According to recent Dartmouth research, extreme precipitation events—defined as 1.5 or more inches of heavy rainfall or melted snowfall in a day—are anticipated to increase by 52% in the Northeast by the end of the century as the climate warms.
The study has been published in the journal Climatic Change.
As climate change brings warmer temperatures, you have more water vapor in the atmosphere, which creates the right conditions for extreme precipitation. Our findings show that this increase in extreme precipitation will be primarily driven by more frequent heavy rainfall events, not by the intensity of such events. In other words, we expect a large increase in the number of extreme precipitation days and a smaller increase in the amount of rain on each extreme precipitation day.
Christopher J. Picard, Undergraduate Researcher, Earth Sciences, Applied Hydroclimatology Group, Dartmouth College
The results also suggest that winter and spring contribute the most to the region’s anticipated 52% rise in extreme precipitation from 2070 to 2099, with 109% and 89% increases, respectively.
Earlier, senior author Jonathan Winter, an Associate Professor of Geography and the Director of Dartmouth’s Applied Hydroclimatology Group, and colleagues explored how severe rainfall episodes in the Northeast have evolved through time. They discovered a 50% rise in extreme precipitation from 1996 to 2014 by studying data from 1901 to 2014, and the increase was connected to climate change.
“Building on our earlier work, we were particularly interested in determining how much extreme precipitation is expected to change across the Northeast in the future,” notes Winter.
The recent study describes the Northeast as Maine, Vermont, New Hampshire, Connecticut, Massachusetts, New Jersey, Rhode Island, Pennsylvania, New York, Maryland, Delaware, West Virginia, and Washington, D.C.
According to the Dartmouth study, extreme precipitation increases will be greatest in West Virginia, sections of Pennsylvania, central New York, and northeastern Maine, with primarily lesser increases along the Atlantic coast and south of Lake Ontario.
The investigators used a regional climate model from the National Center for Atmosphere Research to simulate precipitation from 1996 to 2005 and from 2070 to 2099. The researchers then compared their findings to simulations of varying heavy rainfall events from other regional climate models, discovering that their findings are consistent with the other regional climate model simulations, which anticipate rises in extreme precipitation ranging from 58% to 169%.
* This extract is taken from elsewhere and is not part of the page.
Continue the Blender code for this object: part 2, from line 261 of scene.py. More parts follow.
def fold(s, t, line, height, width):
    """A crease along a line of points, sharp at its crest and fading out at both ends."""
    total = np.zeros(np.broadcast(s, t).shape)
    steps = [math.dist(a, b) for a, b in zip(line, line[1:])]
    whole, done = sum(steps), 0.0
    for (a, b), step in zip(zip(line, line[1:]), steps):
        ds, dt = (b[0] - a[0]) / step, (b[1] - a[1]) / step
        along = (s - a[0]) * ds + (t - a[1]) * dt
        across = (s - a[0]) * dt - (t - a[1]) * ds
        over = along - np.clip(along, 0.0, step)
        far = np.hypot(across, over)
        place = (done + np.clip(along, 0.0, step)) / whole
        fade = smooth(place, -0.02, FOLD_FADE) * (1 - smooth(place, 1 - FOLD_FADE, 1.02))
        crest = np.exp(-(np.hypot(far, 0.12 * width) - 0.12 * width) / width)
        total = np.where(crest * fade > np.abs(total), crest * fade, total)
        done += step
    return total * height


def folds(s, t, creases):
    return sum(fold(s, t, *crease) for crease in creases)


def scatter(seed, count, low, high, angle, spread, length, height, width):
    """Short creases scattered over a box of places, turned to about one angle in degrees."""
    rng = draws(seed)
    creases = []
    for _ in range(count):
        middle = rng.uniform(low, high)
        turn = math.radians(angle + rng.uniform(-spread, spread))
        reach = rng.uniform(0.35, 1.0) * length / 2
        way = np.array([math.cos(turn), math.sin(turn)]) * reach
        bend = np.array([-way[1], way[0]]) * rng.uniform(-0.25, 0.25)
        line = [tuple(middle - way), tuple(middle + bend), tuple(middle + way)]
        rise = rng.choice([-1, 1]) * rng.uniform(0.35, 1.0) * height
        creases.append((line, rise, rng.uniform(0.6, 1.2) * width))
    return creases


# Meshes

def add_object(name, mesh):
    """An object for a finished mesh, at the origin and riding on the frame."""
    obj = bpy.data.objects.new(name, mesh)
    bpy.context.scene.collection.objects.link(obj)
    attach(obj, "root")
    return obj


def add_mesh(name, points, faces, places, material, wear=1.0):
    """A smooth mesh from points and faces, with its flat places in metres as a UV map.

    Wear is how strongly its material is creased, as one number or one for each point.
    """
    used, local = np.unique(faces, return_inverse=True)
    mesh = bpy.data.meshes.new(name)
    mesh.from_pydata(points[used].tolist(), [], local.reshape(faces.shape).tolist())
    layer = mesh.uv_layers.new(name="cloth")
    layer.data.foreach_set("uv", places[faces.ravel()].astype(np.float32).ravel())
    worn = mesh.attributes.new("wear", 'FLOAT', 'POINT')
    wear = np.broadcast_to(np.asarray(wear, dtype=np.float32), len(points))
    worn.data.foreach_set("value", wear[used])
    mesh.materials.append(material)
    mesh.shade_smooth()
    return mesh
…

“Extreme precipitation events can pose threats to life, property, infrastructure, and the environment,” adds Winter.
Earlier studies have shown how these events’ flooding, landslides, and erosion can wash out roads, cause agricultural runoff of pollutants, and destroy recreational areas.
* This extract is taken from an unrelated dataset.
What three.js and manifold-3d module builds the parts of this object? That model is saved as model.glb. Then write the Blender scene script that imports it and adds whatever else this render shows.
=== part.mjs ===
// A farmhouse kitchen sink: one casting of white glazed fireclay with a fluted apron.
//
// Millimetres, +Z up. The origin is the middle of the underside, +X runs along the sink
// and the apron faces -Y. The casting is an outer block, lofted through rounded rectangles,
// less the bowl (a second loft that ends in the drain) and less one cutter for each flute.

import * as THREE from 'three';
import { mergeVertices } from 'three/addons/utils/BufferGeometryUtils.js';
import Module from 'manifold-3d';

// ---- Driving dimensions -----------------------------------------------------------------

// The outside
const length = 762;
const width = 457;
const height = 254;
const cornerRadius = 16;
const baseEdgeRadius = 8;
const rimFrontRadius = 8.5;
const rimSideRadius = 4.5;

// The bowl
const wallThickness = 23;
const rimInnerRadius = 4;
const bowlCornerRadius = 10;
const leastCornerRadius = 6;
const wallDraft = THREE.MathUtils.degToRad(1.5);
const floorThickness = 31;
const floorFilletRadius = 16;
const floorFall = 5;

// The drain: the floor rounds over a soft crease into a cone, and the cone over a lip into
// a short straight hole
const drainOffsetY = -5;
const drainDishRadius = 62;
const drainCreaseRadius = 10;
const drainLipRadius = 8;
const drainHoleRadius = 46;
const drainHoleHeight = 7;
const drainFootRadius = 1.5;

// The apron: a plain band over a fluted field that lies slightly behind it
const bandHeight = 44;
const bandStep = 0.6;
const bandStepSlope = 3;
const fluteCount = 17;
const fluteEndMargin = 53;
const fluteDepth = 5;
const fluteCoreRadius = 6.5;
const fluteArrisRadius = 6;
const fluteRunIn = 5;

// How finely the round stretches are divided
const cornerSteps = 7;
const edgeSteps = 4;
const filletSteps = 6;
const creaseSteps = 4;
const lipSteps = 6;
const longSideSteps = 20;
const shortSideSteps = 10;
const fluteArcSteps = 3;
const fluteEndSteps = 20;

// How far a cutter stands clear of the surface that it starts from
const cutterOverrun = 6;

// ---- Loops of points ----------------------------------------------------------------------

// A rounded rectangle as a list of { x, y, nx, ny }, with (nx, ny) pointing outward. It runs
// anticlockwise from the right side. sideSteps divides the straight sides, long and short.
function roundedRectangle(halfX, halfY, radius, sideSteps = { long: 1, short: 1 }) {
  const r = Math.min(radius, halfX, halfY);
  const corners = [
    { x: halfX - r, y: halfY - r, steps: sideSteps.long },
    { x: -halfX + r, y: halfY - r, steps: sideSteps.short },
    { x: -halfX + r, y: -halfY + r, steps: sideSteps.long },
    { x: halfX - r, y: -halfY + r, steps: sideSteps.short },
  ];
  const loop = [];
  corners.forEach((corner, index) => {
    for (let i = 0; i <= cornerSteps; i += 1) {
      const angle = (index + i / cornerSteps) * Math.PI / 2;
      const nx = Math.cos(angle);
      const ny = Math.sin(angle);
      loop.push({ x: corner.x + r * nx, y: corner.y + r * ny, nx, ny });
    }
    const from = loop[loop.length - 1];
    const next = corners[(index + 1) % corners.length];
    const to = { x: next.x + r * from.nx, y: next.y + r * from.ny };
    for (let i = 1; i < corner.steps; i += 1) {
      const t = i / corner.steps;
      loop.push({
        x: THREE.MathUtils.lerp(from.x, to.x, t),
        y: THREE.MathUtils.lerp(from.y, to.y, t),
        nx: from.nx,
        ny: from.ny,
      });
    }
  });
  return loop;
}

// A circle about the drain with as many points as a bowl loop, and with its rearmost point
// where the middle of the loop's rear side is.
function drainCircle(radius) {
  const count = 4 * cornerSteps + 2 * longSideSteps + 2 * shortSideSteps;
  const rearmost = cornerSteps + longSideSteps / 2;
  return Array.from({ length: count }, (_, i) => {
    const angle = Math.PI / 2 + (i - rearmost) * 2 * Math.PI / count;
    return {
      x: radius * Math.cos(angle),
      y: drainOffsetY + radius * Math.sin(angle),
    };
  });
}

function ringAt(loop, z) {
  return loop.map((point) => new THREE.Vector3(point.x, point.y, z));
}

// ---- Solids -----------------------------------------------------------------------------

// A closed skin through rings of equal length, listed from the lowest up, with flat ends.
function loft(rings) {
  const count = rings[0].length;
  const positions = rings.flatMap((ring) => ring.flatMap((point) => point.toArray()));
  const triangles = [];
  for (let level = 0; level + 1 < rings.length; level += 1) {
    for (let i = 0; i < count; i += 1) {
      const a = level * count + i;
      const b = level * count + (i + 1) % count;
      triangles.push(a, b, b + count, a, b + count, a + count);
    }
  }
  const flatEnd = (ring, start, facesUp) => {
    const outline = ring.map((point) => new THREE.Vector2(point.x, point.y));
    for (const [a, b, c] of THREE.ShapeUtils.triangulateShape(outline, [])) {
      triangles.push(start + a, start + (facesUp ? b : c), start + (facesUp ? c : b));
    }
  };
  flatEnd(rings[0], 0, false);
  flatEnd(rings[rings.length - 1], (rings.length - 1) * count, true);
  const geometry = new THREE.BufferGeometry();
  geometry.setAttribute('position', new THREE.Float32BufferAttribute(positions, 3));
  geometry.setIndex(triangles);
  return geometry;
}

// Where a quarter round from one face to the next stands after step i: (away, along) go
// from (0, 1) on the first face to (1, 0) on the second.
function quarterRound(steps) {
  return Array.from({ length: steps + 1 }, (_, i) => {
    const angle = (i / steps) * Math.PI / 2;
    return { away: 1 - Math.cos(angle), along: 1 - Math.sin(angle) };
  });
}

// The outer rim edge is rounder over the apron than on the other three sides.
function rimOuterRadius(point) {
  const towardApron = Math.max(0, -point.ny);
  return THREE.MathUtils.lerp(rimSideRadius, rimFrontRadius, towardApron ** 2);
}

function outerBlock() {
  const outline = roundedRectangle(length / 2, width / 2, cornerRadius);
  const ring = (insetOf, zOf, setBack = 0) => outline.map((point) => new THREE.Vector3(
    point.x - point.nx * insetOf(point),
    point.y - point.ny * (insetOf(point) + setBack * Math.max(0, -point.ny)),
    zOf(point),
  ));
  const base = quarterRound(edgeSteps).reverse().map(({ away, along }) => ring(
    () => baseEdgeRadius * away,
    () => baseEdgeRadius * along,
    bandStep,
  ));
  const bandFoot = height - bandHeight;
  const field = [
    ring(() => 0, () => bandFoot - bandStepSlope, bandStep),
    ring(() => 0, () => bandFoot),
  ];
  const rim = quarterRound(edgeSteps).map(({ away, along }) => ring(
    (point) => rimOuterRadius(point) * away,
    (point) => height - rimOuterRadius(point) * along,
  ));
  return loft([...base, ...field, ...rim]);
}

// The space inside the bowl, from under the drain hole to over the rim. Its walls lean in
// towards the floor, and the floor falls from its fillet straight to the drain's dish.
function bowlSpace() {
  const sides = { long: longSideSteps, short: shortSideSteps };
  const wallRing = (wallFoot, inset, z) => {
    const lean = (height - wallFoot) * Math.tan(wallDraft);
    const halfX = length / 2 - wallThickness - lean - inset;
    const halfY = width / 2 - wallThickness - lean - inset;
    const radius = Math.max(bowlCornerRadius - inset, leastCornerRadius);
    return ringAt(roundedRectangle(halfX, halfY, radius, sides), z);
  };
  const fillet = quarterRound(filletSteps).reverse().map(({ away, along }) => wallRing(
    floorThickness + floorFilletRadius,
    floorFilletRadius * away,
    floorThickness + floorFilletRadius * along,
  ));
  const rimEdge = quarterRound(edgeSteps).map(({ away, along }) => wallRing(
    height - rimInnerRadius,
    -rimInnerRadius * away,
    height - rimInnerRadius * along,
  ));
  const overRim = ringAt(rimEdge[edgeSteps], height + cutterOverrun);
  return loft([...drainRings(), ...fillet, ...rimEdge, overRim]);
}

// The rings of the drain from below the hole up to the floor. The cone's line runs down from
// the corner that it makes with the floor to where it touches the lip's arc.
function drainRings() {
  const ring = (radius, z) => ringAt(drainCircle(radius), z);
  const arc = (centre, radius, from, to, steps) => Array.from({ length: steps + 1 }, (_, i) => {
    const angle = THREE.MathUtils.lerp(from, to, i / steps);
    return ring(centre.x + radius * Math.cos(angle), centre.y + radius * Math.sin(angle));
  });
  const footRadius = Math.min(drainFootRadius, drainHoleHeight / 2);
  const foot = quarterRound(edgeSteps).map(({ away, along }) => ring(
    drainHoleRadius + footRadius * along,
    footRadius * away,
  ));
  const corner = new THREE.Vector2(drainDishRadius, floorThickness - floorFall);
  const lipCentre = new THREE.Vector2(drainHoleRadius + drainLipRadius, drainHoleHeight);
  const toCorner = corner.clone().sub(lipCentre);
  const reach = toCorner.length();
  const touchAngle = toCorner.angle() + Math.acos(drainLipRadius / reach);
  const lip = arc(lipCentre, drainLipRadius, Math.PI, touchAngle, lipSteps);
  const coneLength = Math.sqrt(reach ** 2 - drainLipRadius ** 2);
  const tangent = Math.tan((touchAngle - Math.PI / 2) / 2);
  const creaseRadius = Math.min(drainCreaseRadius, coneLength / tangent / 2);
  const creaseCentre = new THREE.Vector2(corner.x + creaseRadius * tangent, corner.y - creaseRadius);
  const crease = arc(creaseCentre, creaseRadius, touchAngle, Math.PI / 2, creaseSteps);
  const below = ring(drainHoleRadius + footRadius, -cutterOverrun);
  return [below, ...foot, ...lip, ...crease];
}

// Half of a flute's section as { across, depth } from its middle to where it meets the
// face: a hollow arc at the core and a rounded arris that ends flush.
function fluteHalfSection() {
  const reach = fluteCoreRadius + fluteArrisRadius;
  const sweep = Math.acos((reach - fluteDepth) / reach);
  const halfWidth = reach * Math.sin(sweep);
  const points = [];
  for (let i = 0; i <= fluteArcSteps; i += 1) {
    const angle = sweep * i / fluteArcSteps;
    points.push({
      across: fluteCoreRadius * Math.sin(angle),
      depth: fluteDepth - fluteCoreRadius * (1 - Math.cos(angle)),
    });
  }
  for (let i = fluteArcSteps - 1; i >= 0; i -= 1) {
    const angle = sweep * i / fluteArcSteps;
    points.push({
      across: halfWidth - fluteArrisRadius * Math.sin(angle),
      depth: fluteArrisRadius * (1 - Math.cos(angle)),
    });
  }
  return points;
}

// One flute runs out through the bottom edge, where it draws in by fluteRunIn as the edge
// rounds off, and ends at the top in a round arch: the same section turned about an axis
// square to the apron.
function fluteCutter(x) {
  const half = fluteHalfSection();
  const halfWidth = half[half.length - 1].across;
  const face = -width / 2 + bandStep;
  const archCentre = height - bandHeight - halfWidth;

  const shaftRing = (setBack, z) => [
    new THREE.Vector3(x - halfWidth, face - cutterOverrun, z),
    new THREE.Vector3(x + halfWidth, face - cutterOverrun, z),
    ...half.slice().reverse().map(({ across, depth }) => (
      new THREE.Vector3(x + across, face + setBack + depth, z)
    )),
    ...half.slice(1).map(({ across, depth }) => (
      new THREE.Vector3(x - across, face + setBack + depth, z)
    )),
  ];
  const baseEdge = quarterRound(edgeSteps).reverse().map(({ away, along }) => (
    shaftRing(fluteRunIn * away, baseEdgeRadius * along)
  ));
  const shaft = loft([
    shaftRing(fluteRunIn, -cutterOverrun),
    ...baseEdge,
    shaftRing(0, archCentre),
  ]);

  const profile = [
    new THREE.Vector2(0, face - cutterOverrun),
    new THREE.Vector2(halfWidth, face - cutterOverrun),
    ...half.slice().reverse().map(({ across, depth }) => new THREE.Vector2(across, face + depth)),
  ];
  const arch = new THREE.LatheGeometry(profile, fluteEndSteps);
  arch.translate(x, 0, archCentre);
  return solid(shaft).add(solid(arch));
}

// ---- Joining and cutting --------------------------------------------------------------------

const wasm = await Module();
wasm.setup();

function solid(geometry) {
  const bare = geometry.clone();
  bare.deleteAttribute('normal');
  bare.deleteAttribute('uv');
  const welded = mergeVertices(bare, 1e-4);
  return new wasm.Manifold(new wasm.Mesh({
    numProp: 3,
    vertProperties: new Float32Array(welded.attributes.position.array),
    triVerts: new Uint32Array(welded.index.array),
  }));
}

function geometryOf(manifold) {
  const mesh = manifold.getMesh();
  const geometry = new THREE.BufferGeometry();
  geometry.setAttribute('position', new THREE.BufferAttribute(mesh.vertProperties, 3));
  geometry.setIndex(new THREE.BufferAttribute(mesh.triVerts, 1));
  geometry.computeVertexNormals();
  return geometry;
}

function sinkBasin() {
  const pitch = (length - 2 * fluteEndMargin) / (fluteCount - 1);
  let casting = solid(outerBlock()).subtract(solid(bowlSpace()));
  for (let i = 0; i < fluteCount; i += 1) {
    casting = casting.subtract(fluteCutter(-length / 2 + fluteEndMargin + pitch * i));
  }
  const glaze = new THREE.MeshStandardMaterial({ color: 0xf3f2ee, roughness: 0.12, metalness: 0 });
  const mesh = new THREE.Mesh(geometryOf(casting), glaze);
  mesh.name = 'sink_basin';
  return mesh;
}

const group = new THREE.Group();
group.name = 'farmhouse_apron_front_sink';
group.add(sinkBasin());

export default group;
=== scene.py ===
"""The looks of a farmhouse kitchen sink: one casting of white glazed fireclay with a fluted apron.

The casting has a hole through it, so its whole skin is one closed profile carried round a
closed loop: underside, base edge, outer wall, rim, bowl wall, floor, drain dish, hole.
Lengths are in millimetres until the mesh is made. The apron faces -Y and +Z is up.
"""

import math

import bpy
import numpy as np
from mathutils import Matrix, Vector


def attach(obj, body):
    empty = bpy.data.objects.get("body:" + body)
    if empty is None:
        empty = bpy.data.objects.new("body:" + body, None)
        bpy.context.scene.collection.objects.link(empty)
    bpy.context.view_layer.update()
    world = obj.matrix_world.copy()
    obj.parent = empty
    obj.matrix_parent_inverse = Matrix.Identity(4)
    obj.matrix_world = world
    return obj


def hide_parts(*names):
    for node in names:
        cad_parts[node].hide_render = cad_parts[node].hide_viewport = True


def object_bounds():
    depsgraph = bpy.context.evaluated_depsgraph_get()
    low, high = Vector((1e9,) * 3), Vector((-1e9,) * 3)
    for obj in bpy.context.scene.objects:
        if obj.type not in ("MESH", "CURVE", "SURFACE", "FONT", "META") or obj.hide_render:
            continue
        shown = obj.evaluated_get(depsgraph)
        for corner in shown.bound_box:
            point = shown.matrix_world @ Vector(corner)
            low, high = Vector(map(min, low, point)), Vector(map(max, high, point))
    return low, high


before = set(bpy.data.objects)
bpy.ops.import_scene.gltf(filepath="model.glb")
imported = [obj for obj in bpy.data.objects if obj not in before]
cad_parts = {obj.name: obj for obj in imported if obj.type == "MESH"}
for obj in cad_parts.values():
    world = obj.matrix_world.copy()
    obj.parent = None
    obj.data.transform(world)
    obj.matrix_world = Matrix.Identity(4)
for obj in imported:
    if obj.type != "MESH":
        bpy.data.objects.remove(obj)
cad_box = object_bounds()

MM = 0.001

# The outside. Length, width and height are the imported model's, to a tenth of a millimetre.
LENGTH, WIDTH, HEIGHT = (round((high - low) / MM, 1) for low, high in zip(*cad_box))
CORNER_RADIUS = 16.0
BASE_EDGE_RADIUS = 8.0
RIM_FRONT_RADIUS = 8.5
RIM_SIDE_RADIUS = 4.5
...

“So, understanding where the flood plain is actually located, having the right sized culverts or green infrastructure in place, and properly designing roads and bridges, are important to managing the extra water that we're likely to encounter in the future,” he concludes.
Picard, C. J., et al. (2023). Twenty-First Century Increases in Total and Extreme Precipitation across the Northeastern USA. doi.org/10.1007/s10584-023-03545-w.